There were four of us sailing against one another. Loosely adopting the PotSM sailing rules, combined with GA-style combat resolution, the objective was to get to the island first in order to select your starting edge on the main board. Also, players whose ships took damage had an initiative penalty during the Ghost Archipelago battle. I made it to the island first, and avoided getting hit, picking the nice beach on left side of this pic.
One of our group is the main terrain maker, and he went all-out on this board. It looked great, but the density of the terrain made it hard to move figures without knocking over scenery. Of course we were a little cramped as the playing area was three-by-three with four players; next time we will make it three-by-six for the four of us.
Because I always have to be different, my warband consists of fifth edition Warhammer Lizardmen figures supplemented by some Reaper minis. They had a good showing; my wave warden was able to cast five spells, even though my heritor could not make his activation rolls for his special powers. The crewmembers did well also, defeating members of opposing crews and even some undead.
Unfortunately, my miniatures were not complete in time for game night, so I had to send them into the field with their bases unadorned. I also need to add a few details to the figures. Still, that didn't affect their performance on the tabletop, as my reptilian adventurers picked up one central treasure and three regular treasures.
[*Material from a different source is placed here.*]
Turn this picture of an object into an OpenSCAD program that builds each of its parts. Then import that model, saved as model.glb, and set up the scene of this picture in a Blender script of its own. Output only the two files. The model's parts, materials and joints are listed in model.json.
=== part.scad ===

They were able to get all their loot back on the boats and leave the island almost intact. They lost but one standard crewman to combat. Unfortunately, this blue-striped saurus failed his survival roll and will not be returning until I cycle through all the other generic crew (I painted up eight total, each with a different color stripe down its back).
So Ghost Archipelago is a fun game, and I'm looking forward to playing out this campaign. I'm also enjoying our nautical prelude we play out, which only takes a few minutes and provides some additional story to our skirmishes. Who else is playing GA? What do you think so far?